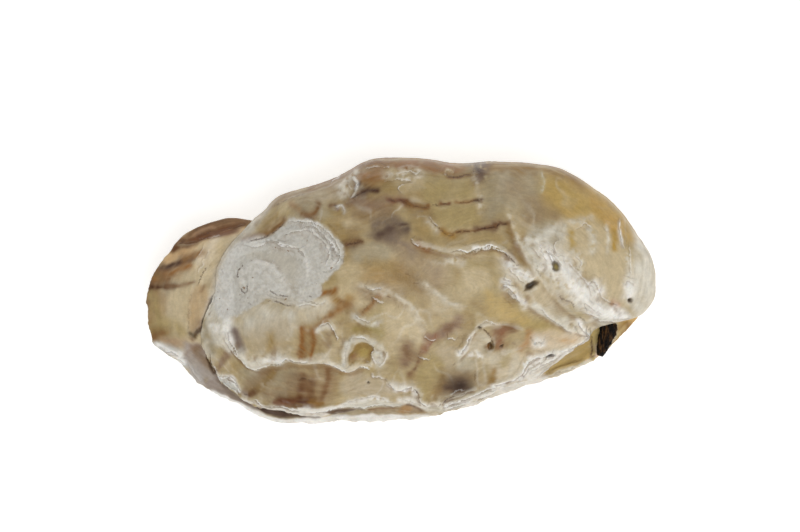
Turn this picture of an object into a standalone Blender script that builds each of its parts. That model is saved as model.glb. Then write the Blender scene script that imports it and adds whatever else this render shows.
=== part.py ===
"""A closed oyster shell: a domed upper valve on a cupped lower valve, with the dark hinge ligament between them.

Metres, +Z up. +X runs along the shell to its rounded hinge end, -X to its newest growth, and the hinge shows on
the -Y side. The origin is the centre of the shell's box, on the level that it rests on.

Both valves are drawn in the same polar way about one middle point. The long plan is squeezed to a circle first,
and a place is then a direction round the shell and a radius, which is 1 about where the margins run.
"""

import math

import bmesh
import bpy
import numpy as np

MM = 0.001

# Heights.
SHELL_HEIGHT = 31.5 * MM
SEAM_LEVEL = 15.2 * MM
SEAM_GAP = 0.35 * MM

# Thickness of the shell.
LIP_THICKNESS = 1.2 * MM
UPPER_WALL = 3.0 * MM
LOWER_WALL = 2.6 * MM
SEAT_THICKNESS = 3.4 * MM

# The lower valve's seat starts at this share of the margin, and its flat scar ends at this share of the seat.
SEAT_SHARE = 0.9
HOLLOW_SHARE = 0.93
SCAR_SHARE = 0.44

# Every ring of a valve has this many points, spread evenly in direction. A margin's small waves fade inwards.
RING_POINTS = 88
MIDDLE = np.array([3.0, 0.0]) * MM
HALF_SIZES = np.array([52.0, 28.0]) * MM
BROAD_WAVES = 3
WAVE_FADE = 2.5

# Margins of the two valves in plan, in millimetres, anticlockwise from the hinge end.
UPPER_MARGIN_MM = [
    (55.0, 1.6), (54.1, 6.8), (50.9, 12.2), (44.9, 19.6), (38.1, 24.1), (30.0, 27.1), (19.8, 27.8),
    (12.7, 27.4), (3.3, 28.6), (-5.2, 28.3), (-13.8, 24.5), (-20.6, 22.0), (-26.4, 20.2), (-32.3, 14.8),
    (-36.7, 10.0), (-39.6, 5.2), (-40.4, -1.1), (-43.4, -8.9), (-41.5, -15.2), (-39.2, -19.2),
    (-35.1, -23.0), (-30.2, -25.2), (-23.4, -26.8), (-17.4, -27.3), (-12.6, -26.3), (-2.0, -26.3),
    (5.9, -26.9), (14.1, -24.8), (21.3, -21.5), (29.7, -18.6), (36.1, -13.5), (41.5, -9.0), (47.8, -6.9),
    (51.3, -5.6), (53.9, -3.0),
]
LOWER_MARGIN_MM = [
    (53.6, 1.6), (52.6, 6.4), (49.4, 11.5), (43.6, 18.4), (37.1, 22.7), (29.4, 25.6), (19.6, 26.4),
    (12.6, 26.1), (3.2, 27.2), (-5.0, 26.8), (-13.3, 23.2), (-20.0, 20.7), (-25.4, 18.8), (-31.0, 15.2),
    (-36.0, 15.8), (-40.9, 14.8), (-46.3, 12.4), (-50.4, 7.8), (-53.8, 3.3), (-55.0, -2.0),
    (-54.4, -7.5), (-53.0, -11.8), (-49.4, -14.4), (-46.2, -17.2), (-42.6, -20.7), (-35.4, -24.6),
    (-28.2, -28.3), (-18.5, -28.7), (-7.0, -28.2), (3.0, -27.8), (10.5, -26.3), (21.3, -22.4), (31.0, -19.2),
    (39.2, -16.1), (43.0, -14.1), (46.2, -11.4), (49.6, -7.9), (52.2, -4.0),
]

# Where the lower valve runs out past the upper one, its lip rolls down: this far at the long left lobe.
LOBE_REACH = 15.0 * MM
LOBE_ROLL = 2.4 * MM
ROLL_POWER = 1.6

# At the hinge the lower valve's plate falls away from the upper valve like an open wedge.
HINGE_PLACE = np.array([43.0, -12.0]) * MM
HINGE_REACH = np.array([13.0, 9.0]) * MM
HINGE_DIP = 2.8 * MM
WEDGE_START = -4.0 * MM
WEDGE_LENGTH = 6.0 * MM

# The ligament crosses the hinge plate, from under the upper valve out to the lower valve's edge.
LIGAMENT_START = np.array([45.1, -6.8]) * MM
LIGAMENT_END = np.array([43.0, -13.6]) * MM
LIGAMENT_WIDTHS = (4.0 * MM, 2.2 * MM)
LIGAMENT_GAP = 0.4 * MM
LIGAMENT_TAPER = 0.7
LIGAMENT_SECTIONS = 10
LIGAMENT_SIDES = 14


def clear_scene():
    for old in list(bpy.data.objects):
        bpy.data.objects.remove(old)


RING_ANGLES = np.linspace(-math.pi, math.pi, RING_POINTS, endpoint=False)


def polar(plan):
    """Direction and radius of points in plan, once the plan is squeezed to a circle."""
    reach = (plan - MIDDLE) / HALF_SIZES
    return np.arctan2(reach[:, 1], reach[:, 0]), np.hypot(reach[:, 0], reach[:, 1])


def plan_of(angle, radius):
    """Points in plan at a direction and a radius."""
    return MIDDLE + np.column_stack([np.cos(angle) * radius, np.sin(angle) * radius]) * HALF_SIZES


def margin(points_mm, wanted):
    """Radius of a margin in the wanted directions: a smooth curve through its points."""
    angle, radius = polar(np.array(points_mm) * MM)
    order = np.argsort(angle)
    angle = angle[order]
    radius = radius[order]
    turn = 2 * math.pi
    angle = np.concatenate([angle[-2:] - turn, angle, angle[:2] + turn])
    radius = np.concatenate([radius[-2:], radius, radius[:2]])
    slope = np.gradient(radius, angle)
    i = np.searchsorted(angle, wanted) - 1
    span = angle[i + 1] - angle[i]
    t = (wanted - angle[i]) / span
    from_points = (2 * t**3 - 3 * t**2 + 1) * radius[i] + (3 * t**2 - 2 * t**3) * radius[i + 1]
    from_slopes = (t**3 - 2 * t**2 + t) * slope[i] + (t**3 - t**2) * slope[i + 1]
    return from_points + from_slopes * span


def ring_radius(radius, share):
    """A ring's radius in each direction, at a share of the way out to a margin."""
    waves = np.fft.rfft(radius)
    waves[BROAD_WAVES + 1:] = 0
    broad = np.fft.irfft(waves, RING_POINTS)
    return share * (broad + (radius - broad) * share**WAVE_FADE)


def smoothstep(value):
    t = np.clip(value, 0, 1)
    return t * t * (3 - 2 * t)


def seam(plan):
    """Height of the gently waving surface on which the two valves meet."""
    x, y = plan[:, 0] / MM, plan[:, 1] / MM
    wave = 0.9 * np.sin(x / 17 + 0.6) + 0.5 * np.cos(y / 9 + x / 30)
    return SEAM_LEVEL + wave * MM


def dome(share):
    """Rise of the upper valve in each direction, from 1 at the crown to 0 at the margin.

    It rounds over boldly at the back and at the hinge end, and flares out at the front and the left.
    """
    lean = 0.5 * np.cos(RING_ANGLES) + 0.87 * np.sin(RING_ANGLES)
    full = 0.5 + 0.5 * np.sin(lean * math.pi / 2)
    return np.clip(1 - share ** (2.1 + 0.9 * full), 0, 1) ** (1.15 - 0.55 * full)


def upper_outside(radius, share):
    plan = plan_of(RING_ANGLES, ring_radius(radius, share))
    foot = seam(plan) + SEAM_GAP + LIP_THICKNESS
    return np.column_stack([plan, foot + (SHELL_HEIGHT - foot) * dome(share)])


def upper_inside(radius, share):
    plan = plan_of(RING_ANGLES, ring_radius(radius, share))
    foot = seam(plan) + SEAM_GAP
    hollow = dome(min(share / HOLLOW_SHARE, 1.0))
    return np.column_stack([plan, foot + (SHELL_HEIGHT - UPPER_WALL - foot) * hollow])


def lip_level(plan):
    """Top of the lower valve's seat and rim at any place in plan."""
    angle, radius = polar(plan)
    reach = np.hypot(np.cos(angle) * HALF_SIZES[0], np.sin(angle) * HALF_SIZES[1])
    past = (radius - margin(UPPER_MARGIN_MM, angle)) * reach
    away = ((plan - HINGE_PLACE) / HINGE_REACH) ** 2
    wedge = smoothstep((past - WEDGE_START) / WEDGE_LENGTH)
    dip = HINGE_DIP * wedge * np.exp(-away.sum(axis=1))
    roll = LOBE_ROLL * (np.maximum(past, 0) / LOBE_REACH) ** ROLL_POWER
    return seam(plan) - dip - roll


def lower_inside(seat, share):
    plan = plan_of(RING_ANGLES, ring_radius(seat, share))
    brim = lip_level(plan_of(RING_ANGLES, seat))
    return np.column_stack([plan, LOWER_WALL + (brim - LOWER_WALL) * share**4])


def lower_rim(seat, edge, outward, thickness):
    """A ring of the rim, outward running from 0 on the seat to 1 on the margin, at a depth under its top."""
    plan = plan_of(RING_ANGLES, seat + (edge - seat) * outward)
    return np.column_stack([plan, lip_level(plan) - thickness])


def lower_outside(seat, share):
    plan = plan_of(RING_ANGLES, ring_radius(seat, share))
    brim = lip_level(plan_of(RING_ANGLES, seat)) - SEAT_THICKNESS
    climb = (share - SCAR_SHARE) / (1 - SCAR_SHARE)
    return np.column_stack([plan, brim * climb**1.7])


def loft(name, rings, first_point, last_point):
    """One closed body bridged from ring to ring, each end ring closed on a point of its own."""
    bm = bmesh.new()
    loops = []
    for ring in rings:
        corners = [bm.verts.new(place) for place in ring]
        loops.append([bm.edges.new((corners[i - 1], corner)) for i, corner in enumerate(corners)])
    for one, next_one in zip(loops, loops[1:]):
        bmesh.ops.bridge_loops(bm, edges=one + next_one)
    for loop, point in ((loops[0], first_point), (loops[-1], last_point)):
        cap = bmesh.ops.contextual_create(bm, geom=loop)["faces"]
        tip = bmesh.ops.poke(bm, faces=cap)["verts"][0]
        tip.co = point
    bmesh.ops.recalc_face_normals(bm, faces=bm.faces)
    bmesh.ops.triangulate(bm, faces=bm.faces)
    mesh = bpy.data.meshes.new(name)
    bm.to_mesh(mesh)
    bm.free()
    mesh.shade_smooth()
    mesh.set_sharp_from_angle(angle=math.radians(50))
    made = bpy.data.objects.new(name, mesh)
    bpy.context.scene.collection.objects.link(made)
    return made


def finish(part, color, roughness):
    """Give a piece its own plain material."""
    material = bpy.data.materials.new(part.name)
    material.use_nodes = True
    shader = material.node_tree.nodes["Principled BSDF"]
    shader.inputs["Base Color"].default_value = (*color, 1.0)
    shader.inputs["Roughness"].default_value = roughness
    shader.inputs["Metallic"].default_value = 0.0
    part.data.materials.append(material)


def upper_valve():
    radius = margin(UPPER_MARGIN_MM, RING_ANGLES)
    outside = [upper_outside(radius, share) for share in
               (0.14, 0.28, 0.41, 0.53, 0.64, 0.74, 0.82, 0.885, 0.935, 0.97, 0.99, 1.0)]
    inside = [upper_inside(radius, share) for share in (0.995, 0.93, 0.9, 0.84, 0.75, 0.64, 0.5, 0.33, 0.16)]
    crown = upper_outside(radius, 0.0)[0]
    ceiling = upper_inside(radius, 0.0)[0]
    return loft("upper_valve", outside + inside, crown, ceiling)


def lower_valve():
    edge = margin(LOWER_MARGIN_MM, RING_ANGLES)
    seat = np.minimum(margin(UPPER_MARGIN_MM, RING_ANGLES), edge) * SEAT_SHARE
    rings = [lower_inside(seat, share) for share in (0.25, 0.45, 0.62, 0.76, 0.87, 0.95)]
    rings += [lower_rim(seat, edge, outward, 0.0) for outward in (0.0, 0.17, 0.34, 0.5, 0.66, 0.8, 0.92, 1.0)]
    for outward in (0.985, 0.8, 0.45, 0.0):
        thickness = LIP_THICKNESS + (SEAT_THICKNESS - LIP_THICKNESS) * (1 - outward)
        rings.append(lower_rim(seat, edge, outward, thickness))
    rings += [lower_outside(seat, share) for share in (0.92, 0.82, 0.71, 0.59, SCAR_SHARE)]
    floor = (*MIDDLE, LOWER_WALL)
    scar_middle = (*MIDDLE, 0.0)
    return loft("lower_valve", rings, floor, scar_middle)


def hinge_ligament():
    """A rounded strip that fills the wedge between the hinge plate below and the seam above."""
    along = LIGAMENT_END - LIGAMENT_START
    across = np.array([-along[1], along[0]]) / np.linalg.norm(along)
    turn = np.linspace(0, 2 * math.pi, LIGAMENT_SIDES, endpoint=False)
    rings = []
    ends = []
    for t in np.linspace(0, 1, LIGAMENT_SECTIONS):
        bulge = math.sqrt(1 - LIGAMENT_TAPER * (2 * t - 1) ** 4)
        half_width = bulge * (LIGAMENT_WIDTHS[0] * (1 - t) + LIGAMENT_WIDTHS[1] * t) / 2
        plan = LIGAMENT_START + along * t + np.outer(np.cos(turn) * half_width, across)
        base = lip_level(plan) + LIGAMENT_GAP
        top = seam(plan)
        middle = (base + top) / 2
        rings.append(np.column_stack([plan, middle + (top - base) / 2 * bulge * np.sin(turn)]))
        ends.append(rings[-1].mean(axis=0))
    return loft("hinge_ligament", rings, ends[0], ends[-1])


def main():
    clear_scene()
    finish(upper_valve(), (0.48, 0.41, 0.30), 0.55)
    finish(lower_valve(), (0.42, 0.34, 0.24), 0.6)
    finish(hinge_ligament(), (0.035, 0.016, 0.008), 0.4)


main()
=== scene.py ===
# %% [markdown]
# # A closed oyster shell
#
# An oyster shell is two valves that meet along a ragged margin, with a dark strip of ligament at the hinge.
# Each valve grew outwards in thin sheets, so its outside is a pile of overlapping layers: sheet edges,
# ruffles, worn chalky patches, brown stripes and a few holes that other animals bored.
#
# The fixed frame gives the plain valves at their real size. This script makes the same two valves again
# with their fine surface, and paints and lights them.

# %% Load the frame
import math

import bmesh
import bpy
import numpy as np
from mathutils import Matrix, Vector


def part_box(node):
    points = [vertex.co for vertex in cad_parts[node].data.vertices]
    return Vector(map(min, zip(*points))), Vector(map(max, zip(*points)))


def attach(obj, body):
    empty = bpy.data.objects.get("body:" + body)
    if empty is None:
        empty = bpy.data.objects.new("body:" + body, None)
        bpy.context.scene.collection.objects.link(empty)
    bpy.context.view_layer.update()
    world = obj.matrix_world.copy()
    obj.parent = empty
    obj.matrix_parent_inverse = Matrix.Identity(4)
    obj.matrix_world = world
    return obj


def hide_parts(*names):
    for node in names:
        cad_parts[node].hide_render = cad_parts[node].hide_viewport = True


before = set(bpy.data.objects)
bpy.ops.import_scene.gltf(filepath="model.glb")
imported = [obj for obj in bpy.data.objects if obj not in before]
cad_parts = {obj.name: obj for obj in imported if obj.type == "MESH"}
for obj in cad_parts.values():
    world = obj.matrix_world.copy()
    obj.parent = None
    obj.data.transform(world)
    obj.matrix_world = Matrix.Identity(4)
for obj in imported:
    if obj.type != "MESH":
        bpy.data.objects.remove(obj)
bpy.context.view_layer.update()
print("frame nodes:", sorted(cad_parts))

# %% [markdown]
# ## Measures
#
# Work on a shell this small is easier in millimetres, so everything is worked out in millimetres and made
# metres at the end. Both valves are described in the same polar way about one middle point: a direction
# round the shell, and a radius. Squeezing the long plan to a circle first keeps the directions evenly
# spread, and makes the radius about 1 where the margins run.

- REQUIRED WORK
Extract only the lines from the line with "bpy.context.scene.collection.objects.link(empty)" through the line with "imported = [obj", keeping both end lines exactly as they are.

- RESPONSE TO THIS EXERCISE
        bpy.context.scene.collection.objects.link(empty)
    bpy.context.view_layer.update()
    world = obj.matrix_world.copy()
    obj.parent = empty
    obj.matrix_parent_inverse = Matrix.Identity(4)
    obj.matrix_world = world
    return obj


def hide_parts(*names):
    for node in names:
        cad_parts[node].hide_render = cad_parts[node].hide_viewport = True


before = set(bpy.data.objects)
bpy.ops.import_scene.gltf(filepath="model.glb")
imported = [obj for obj in bpy.data.objects if obj not in before]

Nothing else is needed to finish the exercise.